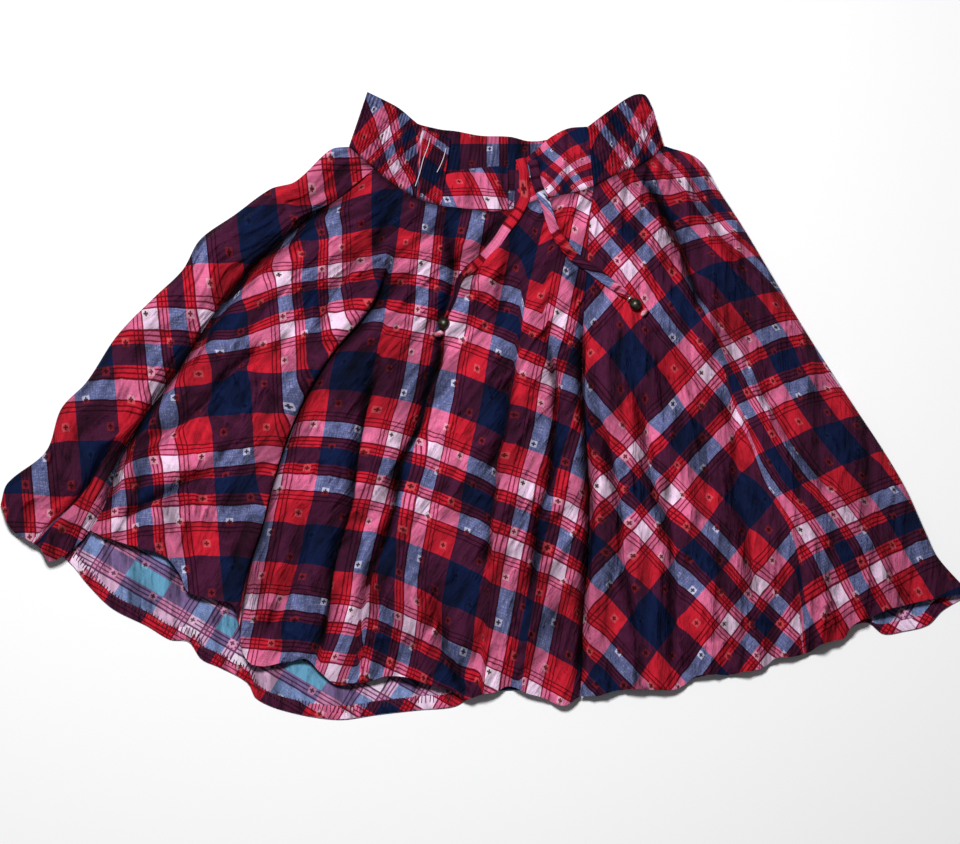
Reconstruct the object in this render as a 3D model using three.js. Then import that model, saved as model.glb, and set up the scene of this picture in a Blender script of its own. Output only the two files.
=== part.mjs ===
// A plaid skirt laid out on its back, front up: three front gores and a back
// panel sewn to a waistband that is shirred at the sides and plain in front,
// with two self-fabric ties that end in a metal bead and a knot.
// Millimetres, +Z up. X runs across the skirt, Y runs from the hem to the waist.
import * as THREE from 'three';

// ---------------------------------------------------------------- main sizes
const CLOTH = 1.2; // wall of the skirt and the plain band
const GAP = 0.3; // between two pieces at a seam
const BAND_BACK = 2.0; // doubled cloth of the back band
const SHIRRED = 1.7; // shirred band, inner face to the foot of its gathers
const GATHER_HEIGHT = 1.1; // crest of a gather above its foot
const GATHER_PITCH = 4.0; // from one gather to the next
const FRONT_CLEARANCE = 3.0; // lowest underside of the front, over the back hem
const SIDE_CLEARANCE = CLOTH + GAP; // underside of the front at the side edges
const SIDE_ROLL = 16; // width over which a side edge rolls down
const LOFT_WAIST = 3; // how far the front stands up at the waist
const LOFT_BODY = 13; // and between the folds
const LOFT_HEM = 6; // and along the hem
const WAIST_GATHER = { height: 1.5, pitch: 15, reach: 0.16 }; // reach: share of the length down
const HEM_TURN = 10.5; // width of the turned-up hem
const HEM_CLOTH = 1.0; // wall of the turned-up hem
const TIE_WIDTH = 9;
const TIE_THICK = 2.6;
const BEAD = 10.8; // diameter

// ------------------------------------------------------- outline, as it lies
// Seam between the waistband and the front gores, left to right. Each row is
// one point of the seam with the height of the cloth's underside there.
const WAIST = [
  { x: -119, y: 230, z: 1.5 },
  { x: -97, y: 209, z: 5 },
  { x: -83, y: 197, z: 6 },
  { x: -67, y: 187, z: 5 },
  { x: -60, y: 183, z: 3.4 },
  { x: -53, y: 180, z: 4.5 },
  { x: -38, y: 176, z: 4.5 },
  { x: -15, y: 173, z: 6 },
  { x: 7, y: 171, z: 5 },
  { x: 20, y: 173, z: 3.4 },
  { x: 38, y: 179, z: 4 },
  { x: 53, y: 183, z: 6 },
  { x: 74, y: 187, z: 6 },
  { x: 95, y: 193, z: 5 },
  { x: 117, y: 205, z: 6 },
  { x: 135, y: 212, z: 5 },
  { x: 148, y: 221, z: 3 },
  { x: 156, y: 231, z: 1.5 },
];
const LEFT_SEAM_ROW = 1; // rows of WAIST where the two long seams start
const RIGHT_SEAM_ROW = 13;

const LEFT_EDGE = [
  [-119, 230], [-135, 227], [-166, 198], [-188, 191], [-219, 168], [-249, 146], [-264, 119],
  [-289, 94], [-321, 60], [-347, 19], [-369, -5], [-382, -43], [-415, -71], [-421, -90],
];
const RIGHT_EDGE = [
  [156, 231], [187, 218], [204, 191], [226, 156], [252, 111], [283, 58], [322, -4], [345, -40],
  [365, -75], [382, -114], [393, -137], [421, -169],
];
const LEFT_SEAM = [
  [-97, 209], [-126, 184], [-156, 166], [-188, 137], [-214, 110], [-241, 75], [-258, 46],
  [-274, 17], [-291, -3], [-306, -28], [-318, -51], [-326, -76], [-333, -97], [-343, -114],
];
const RIGHT_SEAM = [
  [95, 193], [92, 168], [90, 147], [89, 120], [85, 58], [85, 4], [88, -40], [90, -93],
  [89, -138], [85, -184], [84, -231], [82, -260],
];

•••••

TASK REQUIREMENTS. From the first line of the data through the line with "import * as THREE from 'three';", quote each line exactly and add nothing else.

EXERCISE OUTPUT.
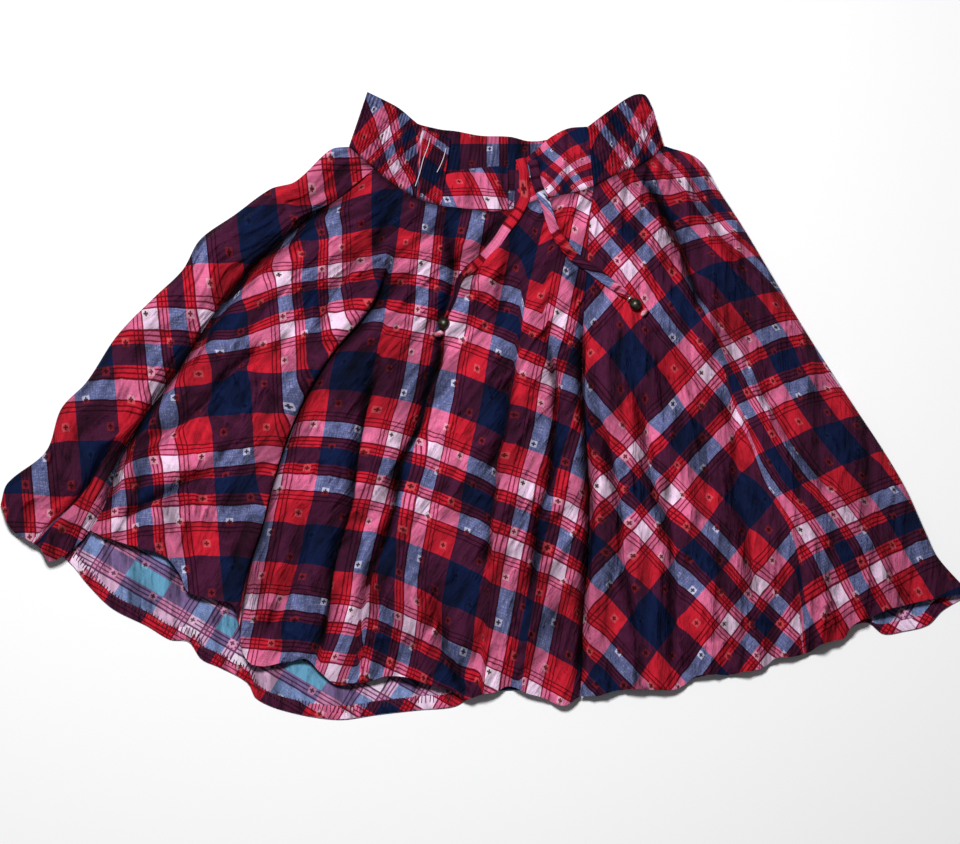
Reconstruct the object in this render as a 3D model using three.js. Then import that model, saved as model.glb, and set up the scene of this picture in a Blender script of its own. Output only the two files.
=== part.mjs ===
// A plaid skirt laid out on its back, front up: three front gores and a back
// panel sewn to a waistband that is shirred at the sides and plain in front,
// with two self-fabric ties that end in a metal bead and a knot.
// Millimetres, +Z up. X runs across the skirt, Y runs from the hem to the waist.
import * as THREE from 'three';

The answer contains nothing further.